In the real side of LIFT, equations for final demands are evaluated and production and labor requirements are calculated for 97 producing sectors . Government purchases are exogenous; other components of final demand are determined by behavioral equations. Personal consumption equations have been estimated for nearly eighty categories of expenditures, using relative prices, real income, and demographic variables. Equipment investment equations have been estimated for 56 industries, and depend upon changes in industry outputs and changes in the relative prices of capital, labor, and energy. Construction is determined for 25 categories of structures. The Inforum International System contributes product-specific explanatory variables for foreign trade. Exports by product are a function of foreign demands for imports and relative prices, which incorporate exchange rate movements. Imports by product are a function of product-specific domestic demand and relative foreign to domestic prices.

The solution of the I-O equation,

q = Aq + f

yields the solution for output. The solution for output is an iterative one. Because current output, imports, and inventory change depend upon one another, these three sets of equations are solved together. (Another iterative loop includes equipment and construction investment in the determination of output.) Labor productivity (output per hour) for the 97 sectors are estimated as a function of trends and changes in output. The equations recognize that the influence of output is not symmetric over the business cycle.
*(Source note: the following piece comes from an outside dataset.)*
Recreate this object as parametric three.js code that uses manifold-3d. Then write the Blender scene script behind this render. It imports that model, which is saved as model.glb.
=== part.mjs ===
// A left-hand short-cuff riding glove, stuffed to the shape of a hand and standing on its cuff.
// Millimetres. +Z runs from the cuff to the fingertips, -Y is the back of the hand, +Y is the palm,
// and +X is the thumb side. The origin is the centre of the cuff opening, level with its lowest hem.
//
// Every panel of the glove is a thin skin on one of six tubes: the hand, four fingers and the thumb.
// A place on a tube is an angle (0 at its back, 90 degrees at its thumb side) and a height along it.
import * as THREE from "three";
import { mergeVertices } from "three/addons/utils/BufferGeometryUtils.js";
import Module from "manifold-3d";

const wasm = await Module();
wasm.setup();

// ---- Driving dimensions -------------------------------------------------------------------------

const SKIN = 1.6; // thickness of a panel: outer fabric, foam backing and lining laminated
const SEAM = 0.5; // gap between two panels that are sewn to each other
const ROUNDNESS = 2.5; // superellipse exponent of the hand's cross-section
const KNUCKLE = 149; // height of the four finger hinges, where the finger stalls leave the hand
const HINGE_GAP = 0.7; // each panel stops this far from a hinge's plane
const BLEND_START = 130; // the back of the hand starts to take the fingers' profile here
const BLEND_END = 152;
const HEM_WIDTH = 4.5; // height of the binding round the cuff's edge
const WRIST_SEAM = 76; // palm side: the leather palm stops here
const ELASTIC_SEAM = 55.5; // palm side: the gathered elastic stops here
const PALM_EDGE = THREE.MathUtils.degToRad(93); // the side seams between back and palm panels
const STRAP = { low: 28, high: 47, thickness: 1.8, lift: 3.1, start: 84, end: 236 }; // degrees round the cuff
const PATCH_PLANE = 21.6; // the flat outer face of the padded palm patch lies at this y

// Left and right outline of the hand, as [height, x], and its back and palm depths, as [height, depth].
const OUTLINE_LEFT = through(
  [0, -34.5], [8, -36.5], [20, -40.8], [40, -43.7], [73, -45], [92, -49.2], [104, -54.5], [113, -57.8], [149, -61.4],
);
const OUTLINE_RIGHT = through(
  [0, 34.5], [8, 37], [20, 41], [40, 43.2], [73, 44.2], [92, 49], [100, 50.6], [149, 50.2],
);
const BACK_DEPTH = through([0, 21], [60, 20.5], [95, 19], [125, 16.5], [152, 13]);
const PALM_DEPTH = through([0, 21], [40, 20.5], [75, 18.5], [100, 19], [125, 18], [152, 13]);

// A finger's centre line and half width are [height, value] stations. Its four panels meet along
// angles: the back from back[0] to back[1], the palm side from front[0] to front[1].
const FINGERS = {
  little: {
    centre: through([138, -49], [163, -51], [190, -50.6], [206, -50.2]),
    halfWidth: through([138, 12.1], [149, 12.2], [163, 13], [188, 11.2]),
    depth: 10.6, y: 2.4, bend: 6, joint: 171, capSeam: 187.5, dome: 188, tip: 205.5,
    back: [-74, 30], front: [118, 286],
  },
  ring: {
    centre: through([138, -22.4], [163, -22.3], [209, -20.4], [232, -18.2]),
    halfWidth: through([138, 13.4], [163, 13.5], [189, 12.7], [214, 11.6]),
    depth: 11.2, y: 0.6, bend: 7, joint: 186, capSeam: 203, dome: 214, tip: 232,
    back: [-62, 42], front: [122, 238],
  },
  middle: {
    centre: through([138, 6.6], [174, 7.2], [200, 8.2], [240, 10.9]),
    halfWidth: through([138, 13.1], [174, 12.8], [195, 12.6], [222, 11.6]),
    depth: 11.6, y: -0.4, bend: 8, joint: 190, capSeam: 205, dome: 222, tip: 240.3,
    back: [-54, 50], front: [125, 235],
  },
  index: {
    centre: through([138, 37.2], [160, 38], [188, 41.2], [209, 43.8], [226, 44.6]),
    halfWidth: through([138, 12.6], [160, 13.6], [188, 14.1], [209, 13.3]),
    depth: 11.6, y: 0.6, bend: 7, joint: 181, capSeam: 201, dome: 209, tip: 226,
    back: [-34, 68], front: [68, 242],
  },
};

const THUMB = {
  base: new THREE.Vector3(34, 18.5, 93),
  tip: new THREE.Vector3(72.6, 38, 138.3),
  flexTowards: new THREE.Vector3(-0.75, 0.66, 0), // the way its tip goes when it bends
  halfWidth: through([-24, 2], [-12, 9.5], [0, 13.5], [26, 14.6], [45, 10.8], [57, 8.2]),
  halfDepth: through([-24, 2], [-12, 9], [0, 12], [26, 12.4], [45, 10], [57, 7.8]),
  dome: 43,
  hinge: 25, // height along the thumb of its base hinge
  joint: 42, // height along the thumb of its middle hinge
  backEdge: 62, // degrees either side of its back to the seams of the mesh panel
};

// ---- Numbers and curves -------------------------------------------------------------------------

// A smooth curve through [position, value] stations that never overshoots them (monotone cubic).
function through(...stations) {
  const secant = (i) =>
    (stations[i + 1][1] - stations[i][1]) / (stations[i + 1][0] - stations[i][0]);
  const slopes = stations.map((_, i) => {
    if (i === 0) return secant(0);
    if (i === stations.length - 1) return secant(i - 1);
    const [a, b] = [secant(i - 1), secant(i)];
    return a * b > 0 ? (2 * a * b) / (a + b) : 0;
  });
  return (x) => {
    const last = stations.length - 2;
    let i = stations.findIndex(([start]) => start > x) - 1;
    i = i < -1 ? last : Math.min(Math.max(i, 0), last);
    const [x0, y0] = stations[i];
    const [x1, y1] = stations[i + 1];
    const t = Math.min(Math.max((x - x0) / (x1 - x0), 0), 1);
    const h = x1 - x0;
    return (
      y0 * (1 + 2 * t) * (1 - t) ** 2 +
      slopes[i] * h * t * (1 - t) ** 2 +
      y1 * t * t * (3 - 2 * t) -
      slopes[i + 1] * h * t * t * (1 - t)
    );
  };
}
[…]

Employment is determined by labor productivity, output, and the length of the work year.

The Price-Income Side

To determine unit prices for 97 products, we solve the dual equation,

p = pA + v

(unit prices, p , are the sum of unit material costs, pA , plus unit value-added costs, v ). Value-added by industry is determined from equations for the components of Gross Product Originating (GPO) by some forty industries.

The real side of the model is defined in terms of products. Final demands are demands for products. Statistics on prices measure the prices of products. (For these reasons, the A-matrix reflects a commodity technology.) However, statistics on the factors of production (from the National Accounts) -- labor income, capital income, and indirect taxes -- reflect the organization of firms. Therefore, to translate between the real side's product classification and the income side's industry classification, we have constructed a "Product-to-Industry" Bridge. This bridge is similar to, but somewhat different from, the Make Table (which identifies where, in terms of industries, products are made). Our bridge translates value-added between its product and industry classification. This translation is made in both directions. When the GPO equations need an indicator of real activity, the bridge is used to produce "constant-price, value-added weighted, output." Alternatively, when we have determined nominal GPO by industry, we use the bridge to translate it into our estimate of value-added by product, the v vector.
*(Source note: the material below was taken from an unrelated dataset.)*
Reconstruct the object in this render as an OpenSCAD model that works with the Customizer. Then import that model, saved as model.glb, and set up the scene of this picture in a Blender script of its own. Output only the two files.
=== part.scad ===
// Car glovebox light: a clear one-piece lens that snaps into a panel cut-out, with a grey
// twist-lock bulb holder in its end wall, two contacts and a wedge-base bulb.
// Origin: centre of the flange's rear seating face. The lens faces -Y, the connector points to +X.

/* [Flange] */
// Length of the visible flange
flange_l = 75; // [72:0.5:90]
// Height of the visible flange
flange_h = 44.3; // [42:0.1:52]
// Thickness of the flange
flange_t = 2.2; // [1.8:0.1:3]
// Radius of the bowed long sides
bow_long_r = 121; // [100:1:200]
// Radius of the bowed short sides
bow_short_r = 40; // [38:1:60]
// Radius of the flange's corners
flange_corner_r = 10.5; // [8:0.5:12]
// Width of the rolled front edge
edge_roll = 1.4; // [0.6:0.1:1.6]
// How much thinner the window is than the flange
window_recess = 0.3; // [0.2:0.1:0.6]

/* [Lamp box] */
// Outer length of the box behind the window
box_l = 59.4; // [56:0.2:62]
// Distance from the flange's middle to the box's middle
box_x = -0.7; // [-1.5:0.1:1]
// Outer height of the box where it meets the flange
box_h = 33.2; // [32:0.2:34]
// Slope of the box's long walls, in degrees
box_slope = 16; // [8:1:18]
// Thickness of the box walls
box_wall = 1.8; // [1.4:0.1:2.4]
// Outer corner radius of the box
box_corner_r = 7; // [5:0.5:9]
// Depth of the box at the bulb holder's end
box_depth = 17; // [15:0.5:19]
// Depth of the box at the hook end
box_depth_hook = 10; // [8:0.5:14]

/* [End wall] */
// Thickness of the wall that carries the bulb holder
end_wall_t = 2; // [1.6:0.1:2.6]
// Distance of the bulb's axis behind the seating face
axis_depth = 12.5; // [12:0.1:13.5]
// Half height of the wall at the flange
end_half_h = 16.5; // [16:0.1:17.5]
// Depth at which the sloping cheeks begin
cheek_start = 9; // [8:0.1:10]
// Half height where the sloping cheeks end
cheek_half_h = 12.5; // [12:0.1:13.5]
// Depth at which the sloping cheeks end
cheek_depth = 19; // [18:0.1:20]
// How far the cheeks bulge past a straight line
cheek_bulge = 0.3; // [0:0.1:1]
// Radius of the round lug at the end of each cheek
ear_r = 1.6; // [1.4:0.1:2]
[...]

Labor compensation is determined by hours (from the real side) and equations for average hourly compensation ("wage" rates). Corporate profits and proprietor income, by industry, are functions of material and labor costs, and of various measures of economic activity (growth in output, changes in unemployment, etc.). Net interest payments are a function of interest rates. Interest rates are influenced by the rate of economic growth, by the rate of inflation, and by monetary tightness. (On the real side, they influence investment activity.) Other equations determine the remaining components of capital income: capital consumption allowances, inventory valuation adjustments, subsidies, and business transfer payments. Indirect business taxes (sales taxes, property taxes, excise taxes) are the other component of GPO.

The Accountant

The third part of the model is known as the "accountant," for it does the work of the national income accountant. It compiles the aggregate national account tables by summing up the sectoral detail for final demands and income by industry. It determines aggregate prices as a weighted sum of product prices. It converts value-added information into personal income. It determines nominal GDP by applying the estimates of unit prices to the real (constant dollar) estimates of final demand. The accountant constructs personal income as the sum of labor income, proprietor income, and dividends (from the income side), interest income from business and from government, and transfer payments from government and business. Taxes are removed from personal income to yield disposable income. When deflated, it becomes real disposable income, the variable used to explain the real side's personal consumption expenditures. The savings function is also calculated by the accountant. It is a function of the unemployment rate, the percentage change in income, auto purchases as a share of PCE, interest payments as a share of income, personal contributions to social insurance as a share of income, and inflation.

A key feature in the stability of the model is the role of the unemployment rate in several equations. As economic activity slackens, the savings rate falls. Thus, consumers spend a larger share of their income and help stimulate demand. On the price side, an increasing unemployment rate moderates increases in several of the components of income by industry (wage rates and profits in particular), thus moderating inflation and keeping up the level of real income.

Thus, the current Inforum model of the U.S. economy, LIFT , is a macroeconomic interindustry model in that it determines all the variables usually considered in macroeconomics -- income, savings, employment, unemployment, inflation, interest rates, etc., but the model differs from most other macro models, for industry detail is central in the model's structure and causation. For a more detailed description of the LIFT model, please review the working paper entitled "The LIFT Model", by Douglas Meade (2001).  A published paper on an older vesion of the model is "LIFT: Inforum's Model of the U.S. Economy", in  Economic System Research , volume 3(1), 1991.